士気

おはようございます。

今朝の冷たさに受け月の三日月がきれいです、思わず手を合わせました。感謝の思いが頭の中をよぎり、ふと師匠に頭を打たれたとき、指導を受けたときの一つに「高慢になったとき」のことを思い出しました。
人は人に教えられていながら、できるようになりますとあたかも自分一人でできたかのような、己の才能のような錯覚といいますか、思い違いを起こすのが私でもあります。
少し成功すると、誇りが傲慢に変わってしまうのです。
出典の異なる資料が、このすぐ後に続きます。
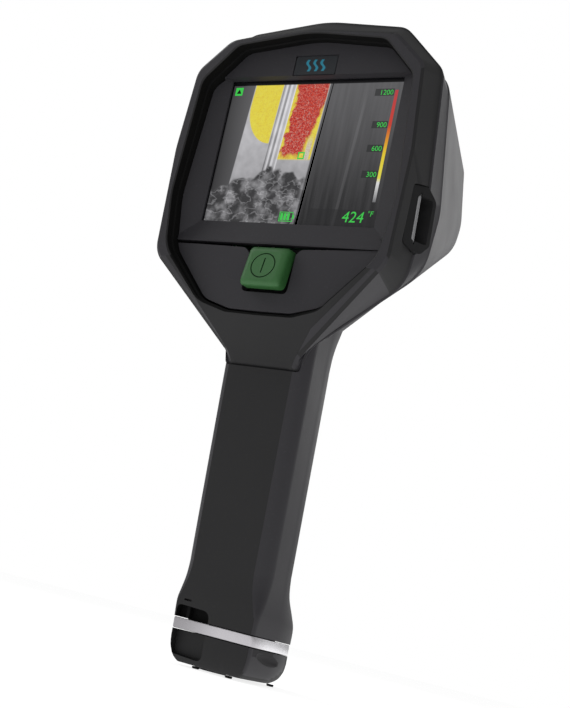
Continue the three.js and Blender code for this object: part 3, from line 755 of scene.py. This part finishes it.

出来るようになればなるほど「実れば稔るほど頭を垂れる稲穂かな」「謙虚」さは一番の美徳であることを忘れてしまうのです。
「士気を尊び、傲気(ごうき)を捨てる」大切さを呂新吾(りよしんご)が「呻吟語」の中で述べています。
「人として、士気は必要だが、傲気はあってはならない。
士気とは意気込みのことであり、これがあると分別をわきまえ、正道に即して本心に逆らって迎合することはない。
傲気とは高慢のことであり、これがあると上下のけじめをわきまえず、高位を望んで、今の職責を全うしない。
自分本位の者は驕り高ぶることが士気だと思い、士気のある者に対しては傲岸(ごうがん)だと見なす。なんとも悲しいことではないか。
このように、士気が備わっていれば、謙虚な態度で人と接することができる。傲気にこりかたまれば、暗澹(あんたん)たる気持ちのときに人に助けを求めても誰も相手にしてくれないであろう。」
読みますと、胸にこたえませんか、箴言(しんげん)とは自分に向けられた刃のようです。心をえぐられます。だから良いのです。
いつも書きますが、私たちは教えに従って何事も知識とでき、技術も高められ、仕事も立場も与えられた事を忘れてはなりません。しかし感謝という行為行動がどのようなものかを知りませんと、いつしか傲気、高慢という病に冒されてしまうのです。
知識、技術を持っていながらそれを生かせない、生かしていない人があります。このような人の多くが「傲気、傲岸、高慢」という病に冒されているのです。くれぐれも私たちは用心すべきです。
なぜ能力があって生かすことができないのかの原因は、人生を競争だと過った認識を持っているからではないでしょうか。競争と思い違いをしている人が、士気と傲気を一緒にしてしまうのです。士気と傲気を混同している故、自分本位になり、人の素晴らしさも認められず、和を乱し、結局は人様から敬遠されてしまうこととなるのです。
知識は大事ですが、人間関係の在り方、表面だけでは計ることの出来ない人情の機微(きび)を学ぶことも大事です、それが「心学」です。子育てや、家庭内の躾け、交友の在り方、対人関係、長幼の序、人との距離の保ち方等々を学び、体得せずしては、いくら知識を豊かにしたとしても、社会の場や職場での対人関係を良好に結ぶことは適わないのです。
ちょっとしたことで叱られ、注意を受け、拗(す)ねて仕事を投げ出し、注意されたことを修正しようともしないという人は傲気と士気を混同していると考えてみましょう。
週末です一週間を振り返り、大切な縁を失ったことがありましたら、どのような態度を取ったのかを確かにしてみてはいかがでしょう。確かにするには確かな物差しが必要です、それが「心学という物差し」です。
また時に寺に足を運んでいただき一泊して「一見無駄と思われる作務(さむ)」を通し人生の機微を学んでみてはいかがでしょう、作務は人生の妙薬?ですよ。良い週末をお送りください。

世界平和をお祈りいたしましょう。Flower in your mind・ありがとう・心に華を咲かそう。日々の徳目、勤勉・質素・社会と人のために一隅を照らす。  合掌
 私たちは東日本大震災の復興、豪雨災害の復興を祈り応援します。
石蕗が咲きました。タンポポが一輪健気です。紫の花、名前がわかりませんがひかれました。